* start GIVEN DATA *
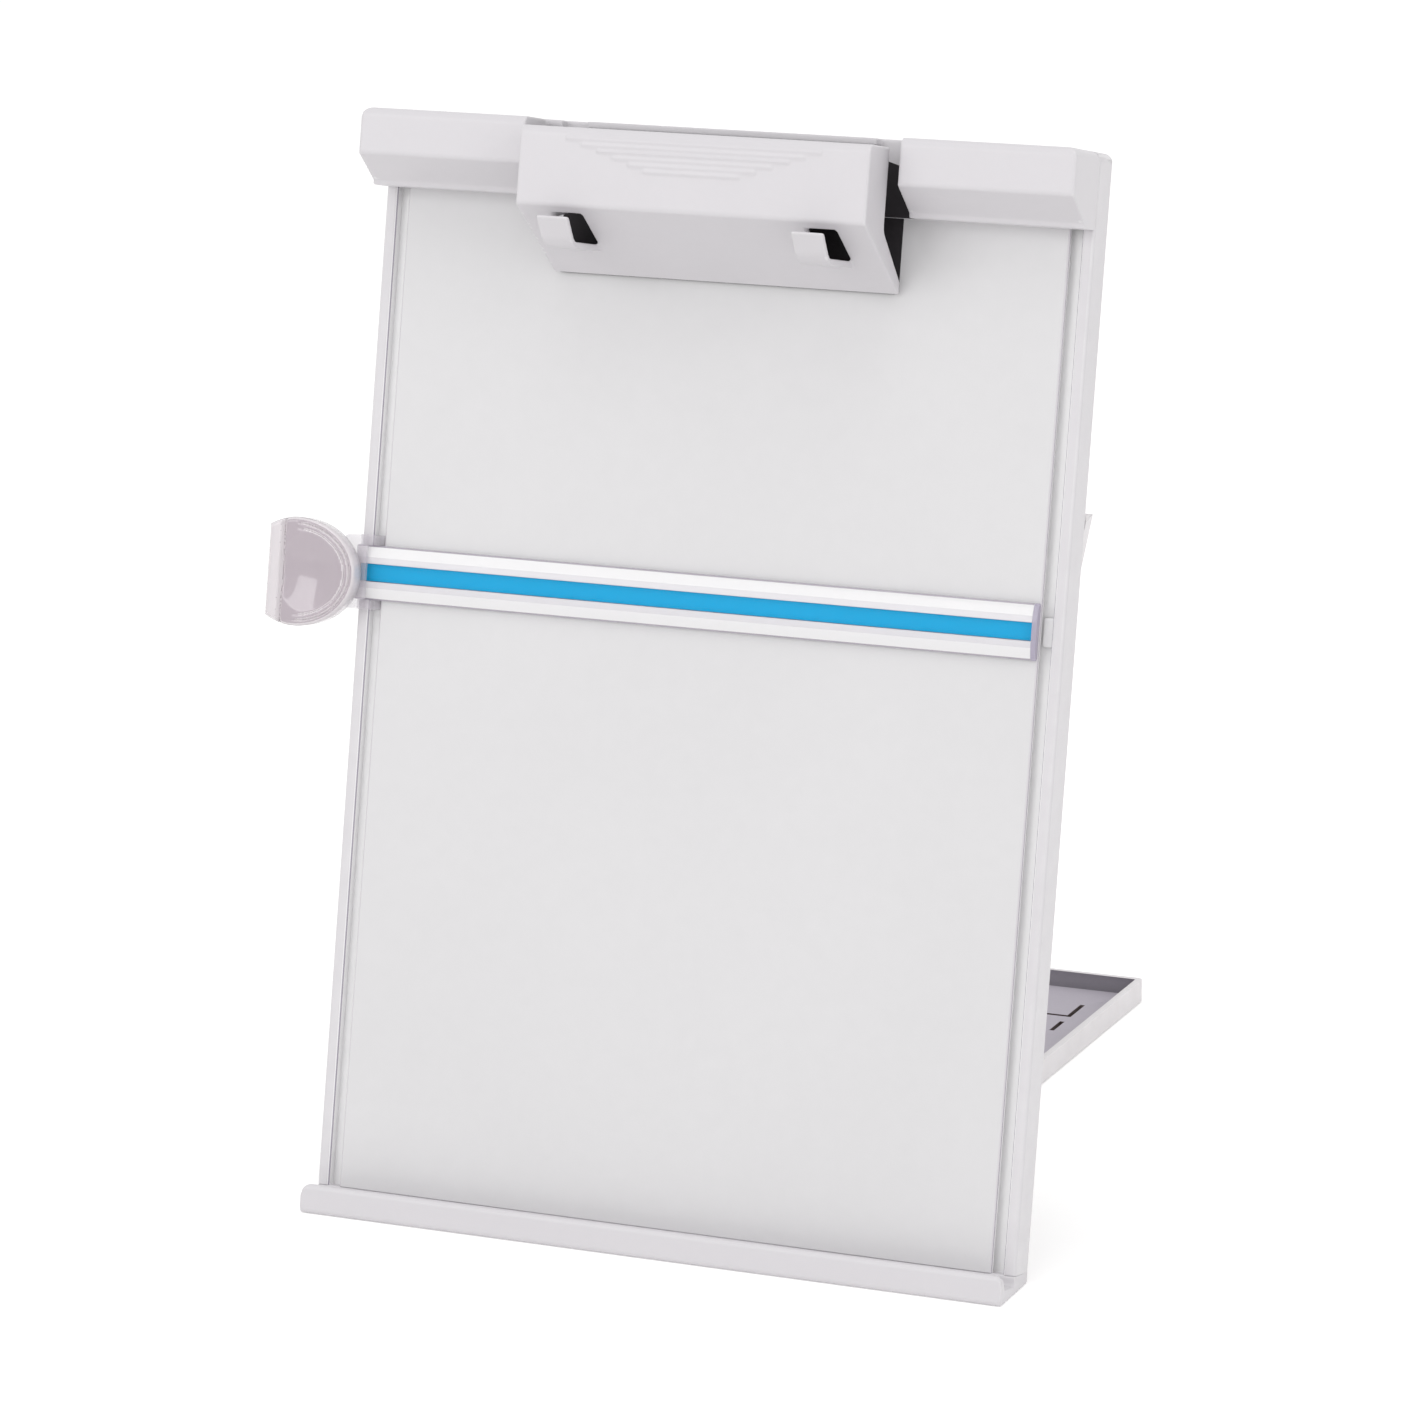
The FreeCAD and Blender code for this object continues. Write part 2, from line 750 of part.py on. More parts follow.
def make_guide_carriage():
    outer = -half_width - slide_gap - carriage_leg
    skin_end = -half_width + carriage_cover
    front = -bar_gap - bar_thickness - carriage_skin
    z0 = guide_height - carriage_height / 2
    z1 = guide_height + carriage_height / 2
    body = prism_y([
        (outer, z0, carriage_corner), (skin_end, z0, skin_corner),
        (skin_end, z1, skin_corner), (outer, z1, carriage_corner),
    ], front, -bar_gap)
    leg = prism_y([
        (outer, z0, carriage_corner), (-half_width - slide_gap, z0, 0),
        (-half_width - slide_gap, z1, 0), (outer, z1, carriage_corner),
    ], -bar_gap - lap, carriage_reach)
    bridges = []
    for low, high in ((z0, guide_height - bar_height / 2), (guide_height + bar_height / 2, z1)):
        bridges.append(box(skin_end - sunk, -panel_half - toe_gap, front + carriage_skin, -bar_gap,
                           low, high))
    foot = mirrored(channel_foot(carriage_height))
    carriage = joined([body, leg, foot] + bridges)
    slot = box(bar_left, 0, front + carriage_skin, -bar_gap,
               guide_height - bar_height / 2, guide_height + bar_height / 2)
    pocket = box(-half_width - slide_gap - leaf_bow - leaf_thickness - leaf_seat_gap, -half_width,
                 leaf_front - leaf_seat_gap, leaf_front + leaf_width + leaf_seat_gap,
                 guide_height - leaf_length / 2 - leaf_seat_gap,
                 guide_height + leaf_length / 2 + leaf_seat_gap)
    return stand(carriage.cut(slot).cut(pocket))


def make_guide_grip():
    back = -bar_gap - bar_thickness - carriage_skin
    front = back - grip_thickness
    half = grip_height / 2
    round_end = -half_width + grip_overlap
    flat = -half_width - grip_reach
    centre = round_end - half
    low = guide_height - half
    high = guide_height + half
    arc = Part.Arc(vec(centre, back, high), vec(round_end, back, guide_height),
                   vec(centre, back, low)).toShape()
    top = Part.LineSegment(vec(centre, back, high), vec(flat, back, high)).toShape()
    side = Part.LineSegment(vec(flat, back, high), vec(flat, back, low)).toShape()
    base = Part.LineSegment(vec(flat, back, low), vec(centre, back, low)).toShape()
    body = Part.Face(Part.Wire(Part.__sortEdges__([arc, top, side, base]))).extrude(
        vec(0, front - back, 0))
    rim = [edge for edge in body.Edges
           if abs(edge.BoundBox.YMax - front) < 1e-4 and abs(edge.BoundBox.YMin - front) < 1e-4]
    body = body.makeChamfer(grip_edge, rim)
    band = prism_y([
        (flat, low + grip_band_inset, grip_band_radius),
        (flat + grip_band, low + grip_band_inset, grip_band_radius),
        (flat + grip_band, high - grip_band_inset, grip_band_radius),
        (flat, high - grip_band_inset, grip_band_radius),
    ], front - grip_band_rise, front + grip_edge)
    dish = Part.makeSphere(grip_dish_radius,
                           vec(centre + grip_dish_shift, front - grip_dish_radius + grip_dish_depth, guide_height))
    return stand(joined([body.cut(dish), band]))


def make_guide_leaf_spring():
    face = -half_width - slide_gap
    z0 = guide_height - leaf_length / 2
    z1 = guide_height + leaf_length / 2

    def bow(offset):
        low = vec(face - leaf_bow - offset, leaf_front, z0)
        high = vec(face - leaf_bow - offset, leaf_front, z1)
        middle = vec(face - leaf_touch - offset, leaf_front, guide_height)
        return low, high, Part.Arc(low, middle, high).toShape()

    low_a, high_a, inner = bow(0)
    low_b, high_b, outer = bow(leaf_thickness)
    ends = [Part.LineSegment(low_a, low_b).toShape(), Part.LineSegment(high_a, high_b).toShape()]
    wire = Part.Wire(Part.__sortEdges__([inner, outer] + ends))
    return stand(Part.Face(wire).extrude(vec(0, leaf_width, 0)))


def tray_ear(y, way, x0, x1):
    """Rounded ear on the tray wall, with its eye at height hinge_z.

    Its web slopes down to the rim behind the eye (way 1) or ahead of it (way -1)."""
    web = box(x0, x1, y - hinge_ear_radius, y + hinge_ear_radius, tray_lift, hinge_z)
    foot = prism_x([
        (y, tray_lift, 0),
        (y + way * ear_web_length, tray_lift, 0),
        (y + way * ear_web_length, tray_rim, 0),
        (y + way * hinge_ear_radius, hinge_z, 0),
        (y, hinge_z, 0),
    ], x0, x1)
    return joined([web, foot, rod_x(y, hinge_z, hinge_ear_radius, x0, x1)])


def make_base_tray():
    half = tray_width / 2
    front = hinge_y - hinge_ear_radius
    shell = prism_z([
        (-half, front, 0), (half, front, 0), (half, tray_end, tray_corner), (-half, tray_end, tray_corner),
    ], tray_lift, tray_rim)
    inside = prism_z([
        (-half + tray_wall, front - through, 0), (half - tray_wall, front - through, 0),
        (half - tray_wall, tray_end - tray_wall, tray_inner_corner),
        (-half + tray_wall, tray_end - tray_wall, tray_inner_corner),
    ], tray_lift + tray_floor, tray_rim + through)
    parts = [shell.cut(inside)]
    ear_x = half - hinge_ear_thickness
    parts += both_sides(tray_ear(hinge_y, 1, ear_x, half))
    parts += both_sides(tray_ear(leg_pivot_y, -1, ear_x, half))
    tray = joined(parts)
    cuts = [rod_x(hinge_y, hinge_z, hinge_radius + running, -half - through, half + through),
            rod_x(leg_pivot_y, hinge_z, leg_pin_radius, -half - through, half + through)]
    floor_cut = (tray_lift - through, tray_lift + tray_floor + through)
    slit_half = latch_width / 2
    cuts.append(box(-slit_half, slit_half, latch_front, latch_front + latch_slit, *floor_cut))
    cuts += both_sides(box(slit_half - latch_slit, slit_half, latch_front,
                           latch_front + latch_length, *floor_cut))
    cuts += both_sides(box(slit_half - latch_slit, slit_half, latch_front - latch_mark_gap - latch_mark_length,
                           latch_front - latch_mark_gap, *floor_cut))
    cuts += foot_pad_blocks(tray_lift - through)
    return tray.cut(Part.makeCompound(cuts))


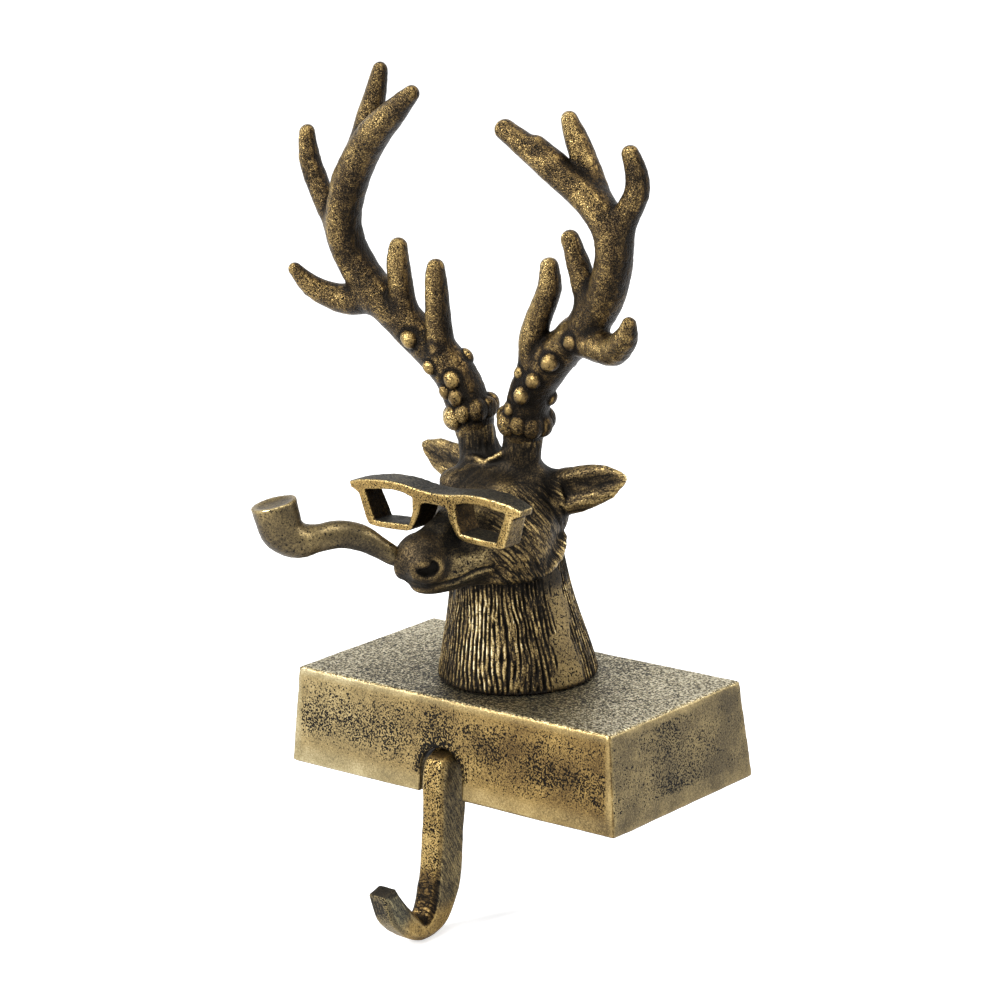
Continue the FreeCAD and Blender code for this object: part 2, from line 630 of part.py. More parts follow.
* end GIVEN DATA *
■ **EXERCISE DIRECTIONS**: Print, please, the lines from the first line of the material through the line that contains "return stand(carriage.cut(slot).cut(pocket))", exactly as written and with nothing added.

■ **EXERCISE ANSWER**:
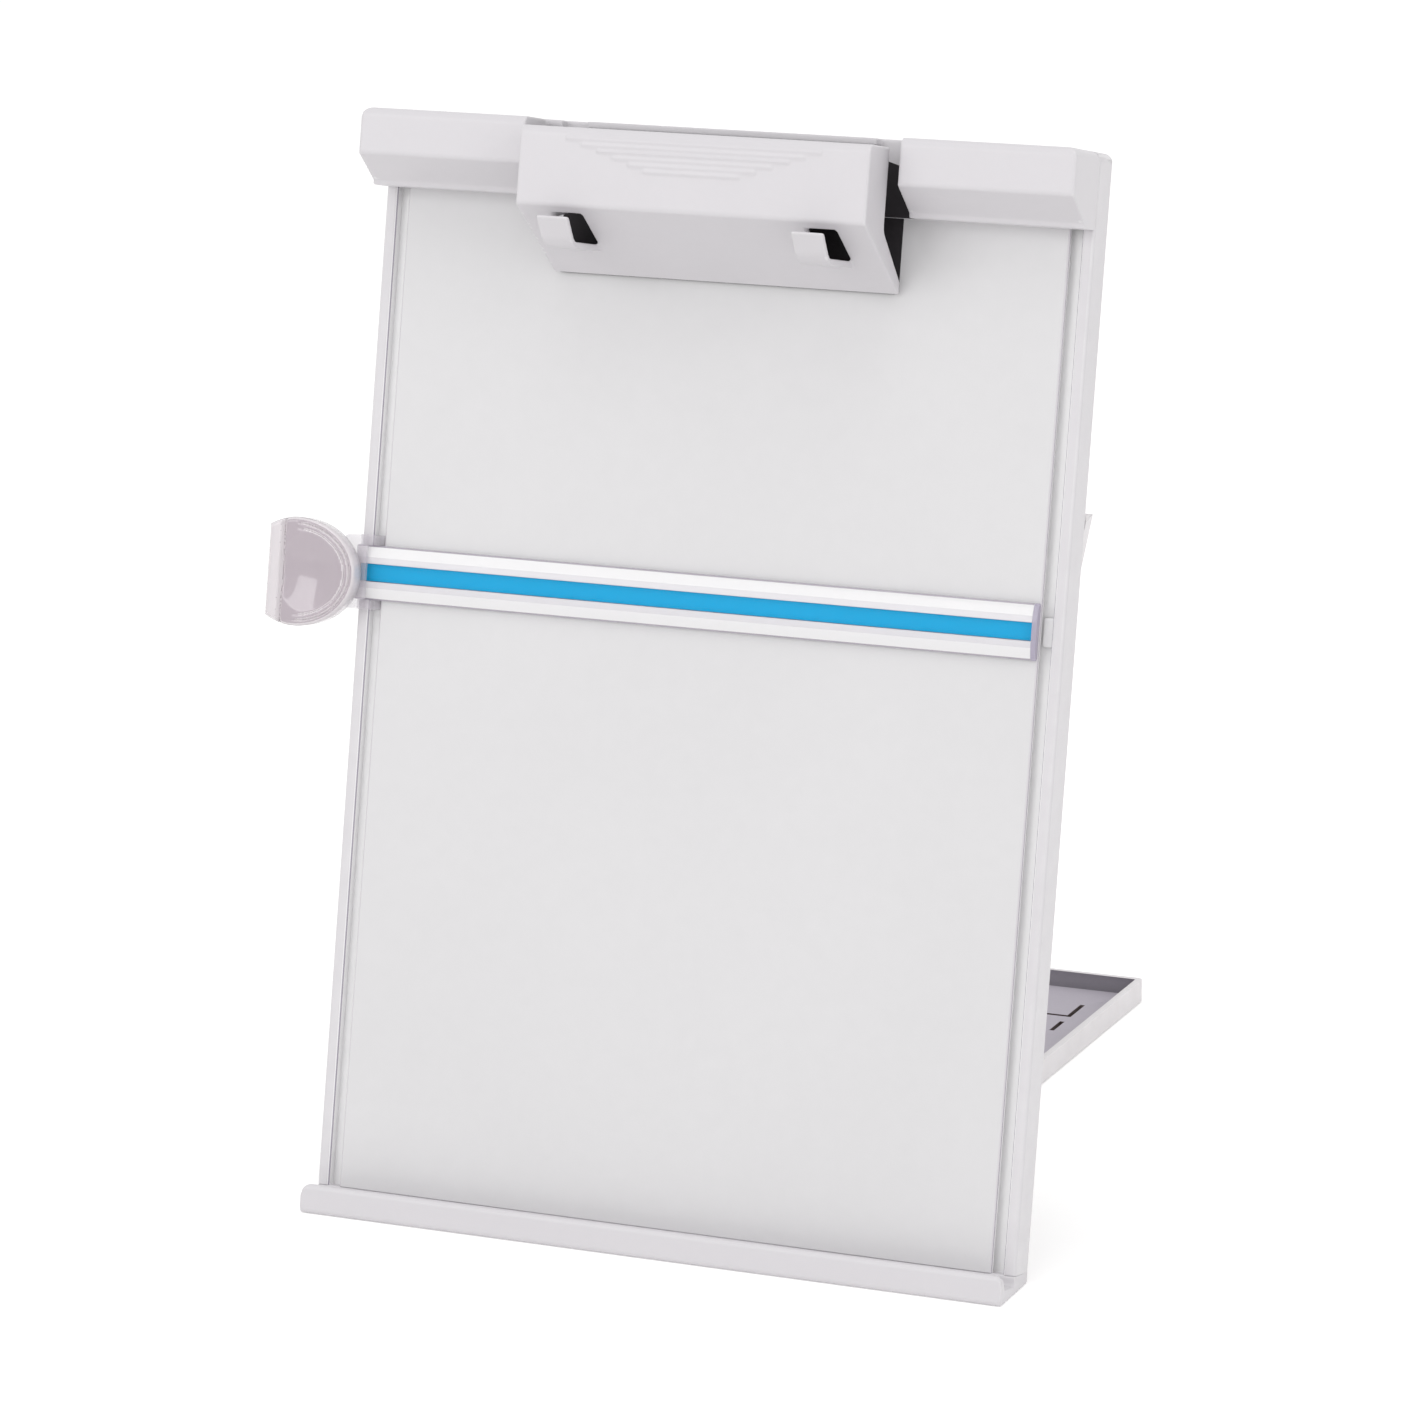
The FreeCAD and Blender code for this object continues. Write part 2, from line 750 of part.py on. More parts follow.
def make_guide_carriage():
    outer = -half_width - slide_gap - carriage_leg
    skin_end = -half_width + carriage_cover
    front = -bar_gap - bar_thickness - carriage_skin
    z0 = guide_height - carriage_height / 2
    z1 = guide_height + carriage_height / 2
    body = prism_y([
        (outer, z0, carriage_corner), (skin_end, z0, skin_corner),
        (skin_end, z1, skin_corner), (outer, z1, carriage_corner),
    ], front, -bar_gap)
    leg = prism_y([
        (outer, z0, carriage_corner), (-half_width - slide_gap, z0, 0),
        (-half_width - slide_gap, z1, 0), (outer, z1, carriage_corner),
    ], -bar_gap - lap, carriage_reach)
    bridges = []
    for low, high in ((z0, guide_height - bar_height / 2), (guide_height + bar_height / 2, z1)):
        bridges.append(box(skin_end - sunk, -panel_half - toe_gap, front + carriage_skin, -bar_gap,
                           low, high))
    foot = mirrored(channel_foot(carriage_height))
    carriage = joined([body, leg, foot] + bridges)
    slot = box(bar_left, 0, front + carriage_skin, -bar_gap,
               guide_height - bar_height / 2, guide_height + bar_height / 2)
    pocket = box(-half_width - slide_gap - leaf_bow - leaf_thickness - leaf_seat_gap, -half_width,
                 leaf_front - leaf_seat_gap, leaf_front + leaf_width + leaf_seat_gap,
                 guide_height - leaf_length / 2 - leaf_seat_gap,
                 guide_height + leaf_length / 2 + leaf_seat_gap)
    return stand(carriage.cut(slot).cut(pocket))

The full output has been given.